The request
All material below is to be reproduced exactly.

Dataset excerpt
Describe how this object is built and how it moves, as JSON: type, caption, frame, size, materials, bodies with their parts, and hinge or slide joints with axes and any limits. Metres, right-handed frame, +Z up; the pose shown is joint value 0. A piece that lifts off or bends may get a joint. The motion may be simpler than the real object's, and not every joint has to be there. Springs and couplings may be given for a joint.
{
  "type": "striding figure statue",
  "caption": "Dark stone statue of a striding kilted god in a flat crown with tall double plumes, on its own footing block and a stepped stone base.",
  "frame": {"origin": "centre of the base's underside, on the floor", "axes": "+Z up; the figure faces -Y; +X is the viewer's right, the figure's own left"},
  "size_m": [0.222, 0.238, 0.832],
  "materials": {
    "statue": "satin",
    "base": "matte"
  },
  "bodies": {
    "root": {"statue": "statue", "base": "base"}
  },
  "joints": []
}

Finished exercise
Describe how this object is built and how it moves, as JSON: type, caption, frame, size, materials, bodies with their parts, and hinge or slide joints with axes and any limits. Metres, right-handed frame, +Z up; the pose shown is joint value 0. A piece that lifts off or bends may get a joint. The motion may be simpler than the real object's, and not every joint has to be there. Springs and couplings may be given for a joint.
{
  "type": "striding figure statue",
  "caption": "Dark stone statue of a striding kilted god in a flat crown with tall double plumes, on its own footing block and a stepped stone base.",
  "frame": {"origin": "centre of the base's underside, on the floor", "axes": "+Z up; the figure faces -Y; +X is the viewer's right, the figure's own left"},
  "size_m": [0.222, 0.238, 0.832],
  "materials": {
    "statue": "satin",
    "base": "matte"
  },
  "bodies": {
    "root": {"statue": "statue", "base": "base"}
  },
  "joints": []
}